Unlike other sports, such as Formula One, the bikes in the Tour de France have to be full commercial products that are on the market.

It means a designer can't simply make a bike that's perfect for one rider in set conditions. It's a big challenge, but one that means the bikes ridden by the pros - and the technology that helped make them - filter down to enthusiasts the world over.

For Specialized, having their own wind tunnel is about helping the collaborative designing process, Mark Cote says.

"Having an on-site wind tunnel means instead of three to five engineers and product managers going to a wind tunnel test for an idea, literally the entire team can walk down the street and offer up ideas.

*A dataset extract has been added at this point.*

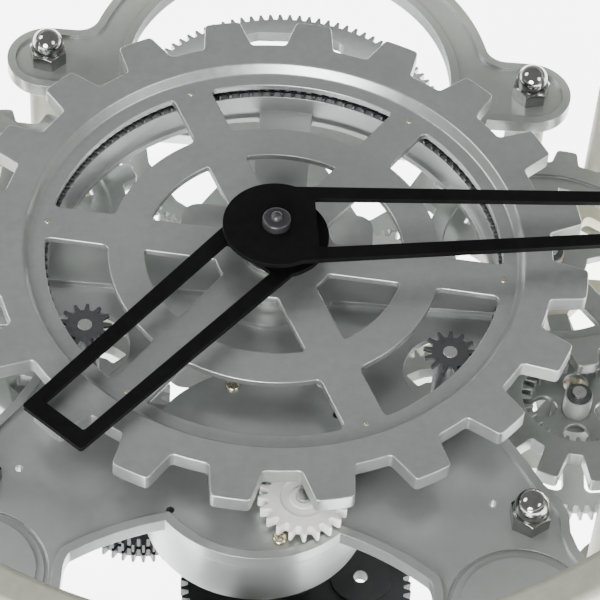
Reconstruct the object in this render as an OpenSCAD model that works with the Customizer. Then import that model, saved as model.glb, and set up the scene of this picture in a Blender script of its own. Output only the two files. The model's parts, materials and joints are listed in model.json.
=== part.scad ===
// Skeleton kitchen clock with a slowly turning open gear train.
// The clock lies on its back: +Z points out of its face, +Y points to twelve o'clock.
// The origin is on the centre axis, in the plane that rests on the wall.

/* [Case] */
// radius of the round front rim, outside
rim_outer_r = 150; // [130:1:180]
// width of the rim's ring
rim_w = 11; // [8:0.5:18]
// height of the rim's back face above the wall
rim_z = 73; // [70:0.5:90]
// depth of the rim from back to front
rim_depth = 9; // [5:0.5:16]
// radius of the posts that carry the rim
rim_post_r = 8; // [5:0.5:10]
// sideways distance of a rim post from the middle
rim_post_x = 100.7; // [98:0.5:104]
// upward distance of a rim post from the middle
rim_post_y = 70.2; // [68:0.5:73]
// thickness of the pads between the back plate and the wall
pad_h = 4; // [2:0.5:8]
// thickness of the back plate
back_t = 4; // [3:0.5:5]
// width of the back plate's bars
back_bar_w = 11; // [8:0.5:14]

/* [Front plate] */
// height of the front plate's back face above the wall
plate_z = 45.8; // [45:0.1:48]
// thickness of the front plate at its raised lip
plate_t = 4.5; // [3.5:0.1:5]
// depth of the panel below the lip
lip_step = 1; // [0.4:0.1:1.5]
// width of the raised lip
lip_w = 2.6; // [1.5:0.1:4]
// radius of the arch above twelve o'clock, outside
arch_r = 61.9; // [58:0.1:66]
// radius of the arch's round opening
arch_hole_r = 49.2; // [46:0.1:52]
// radius of the drum over the motor, outside
drum_r = 31.2; // [29:0.1:33]
// distance of the drum's middle below the clock's middle
drum_y = 66.3; // [65:0.1:68]
// depth of the drum's wall behind the plate
drum_h = 16; // [8:0.5:20]
// wall of the drum and of the bottom window
drum_wall = 2.4; // [1.5:0.1:3.5]
// sideways distance of a pillar from the middle, as a share of the rivet circle's radius
pillar_x_share = 1.13; // [1.12:0.005:1.15]
// upward distance of a pillar from the middle, as a share of the rivet circle's radius
pillar_y_share = 1.21; // [1.19:0.005:1.23]
// radius of the lobes that the dome nuts sit on
ear_r = 12.35; // [10:0.05:14]

/* [Main gear] */
// radius of the main gear's rivet circle, from which its windows are laid out
main_r = 65; // [60:0.5:66]
// width of the toothed ring, from the rivet circle to the roots of the coarse teeth
coarse_band_w = 13.65; // [12:0.05:15]
// height of the coarse teeth
coarse_tooth_h = 9.95; // [8:0.05:11]
// number of coarse teeth
coarse_teeth = 20; // [16:1:24]
// height of the main gear's thin disc above the wall, at its back
disc_z = 57.8; // [57.8:0.1:58.4]
// thickness of the thin disc
disc_t = 2.2; // [1.4:0.1:2.6]
// thickness of the toothed ring
coarse_t = 5; // [4:0.1:6]

/* [Fine gears] */
// tooth size of the drive gear and the white pinion, as a share of the other fine gears'
drive_share = 1.1; // [1.1:0.005:1.12]
// tooth size of the dark reduction gears, as a share of the other fine gears'
dark_share = 0.9; // [0.85:0.01:0.92]

/* [Hands] */
// length of the minute hand from the axis
minute_len = 127; // [110:1:130]
// length of the hour hand from the axis
hour_len = 91; // [80:1:100]
// thickness of each hand
hand_t = 1.5; // [1:0.1:2]
// height of the hour hand's back face above the wall
hour_z = 65.6; // [65.4:0.1:66.5]
// height of the minute hand's back face above the wall
minute_z = 70.2; // [69.6:0.1:70.6]
// clock angle of the hour hand, clockwise from twelve
hour_angle = 217;
// clock angle of the minute hand, clockwise from twelve
minute_angle = 83;

/* [Hidden] */
$fn = 96;
cut = 1;              // overrun of a cut past a face
fit = 0.05;           // radial clearance of a running shaft
gap = 0.3;            // free space between pieces that turn past each other
thread_r = 3;         // radius of the tie rods
stud_r = 2;           // radius of the gear studs
hub_wall = 2;         // wall of a gear's hub tube

overlap = 1;          // how far joined shapes run into each other
root_overlap = 2;     // how far a tooth's foot runs into its ring
coarse_lift = 0.1;    // coarse ring above the disc's underside
pillar_x = pillar_x_share * main_r;
pillar_y = pillar_y_share * main_r;
coarse_root_r = main_r + coarse_band_w;
coarse_tip_r = coarse_root_r + coarse_tooth_h;
rim_inner_r = rim_outer_r - rim_w;
coarse_z = disc_z + coarse_lift;
back_z = pad_h;
back_top = back_z + back_t;
plate_top = plate_z + plate_t;
panel_top = plate_top - lip_step;

// numbers of teeth
ring_inner_teeth = 130;
ring_outer_teeth = 128;
white_teeth = 20;
output_teeth = 69;
reduction_teeth = 50;
motor_teeth = 12;
small_teeth = 13;
slotted_teeth = 46;
second_teeth = 17;
side_teeth = 73;
lower_teeth = 60;
idler_teeth = 24;
top_teeth = 102;

// tooth sizes, as pitch diameter over number of teeth; the ring's inward teeth run on the rivet circle
fine_module = 2 * main_r / ring_inner_teeth;
drive_module = drive_share * fine_module;
dark_module = dark_share * fine_module;

// the fine teeth: addendum and dedendum as shares of the tooth size,
// half widths at root and tip as shares of the tooth pitch
addendum_share = 1.0;
dedendum_share = 1.25;
root_half_share = 0.31;
tip_half_share = 0.11;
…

"So a graphic designer, [who] maybe has never been in a wind tunnel, can see something and say, 'Hey, why don't you do this?' and since we look at this stuff all day, there are often new ideas that come out this way."

Stretchy socks

By far the most disruptive element in causing drag is one fairly critical to the bike's operation: the rider.

By and large, people aren't naturally aerodynamic, and so great efforts are made to smooth out the human body to minimise the adverse effect.

Many riders will wear skin suits, tailored exactly to their shape, made from fabrics that are known to react in certain ways at higher speeds.

"It's not the easiest thing to make," says Simon Smart. "Because you're trying to avoid the seams that can interrupt the airflow and cause early separation, which increases the drag of the body massively."

On a cyclist's feet - below freshly-shaven legs - can be found a pair of overshoes, stretchy plastic-like socks that slip over the rider's shoes, the buckles of which can contribute to drag.

Image caption,
Computational Fluid Dynamics allows for the analysis of drag on a cyclist

Special socks alone won't win a Tour de France, but it is perhaps the simplest manifestation of the marginal gain theory.

British cycling's performance director Dave Brailsford, who helped mastermind Team GB's world-beating display at London 2012, made it his obsession to find the 1% gains in every aspect of competition.

"There's fitness and conditioning, of course, but there are other things that might seem on the periphery, like sleeping in the right position, having the same pillow when you are away and training in different places," he told the BBC not long after his Olympic success.

"Do you really know how to clean your hands? Without leaving the bits between your fingers?

"They're tiny things, but if you clump them together, it makes a big difference."

Or, as a slightly-censored Al Pacino put it: "We know, when we add up all those inches, that's gonna make the difference between winning and losing."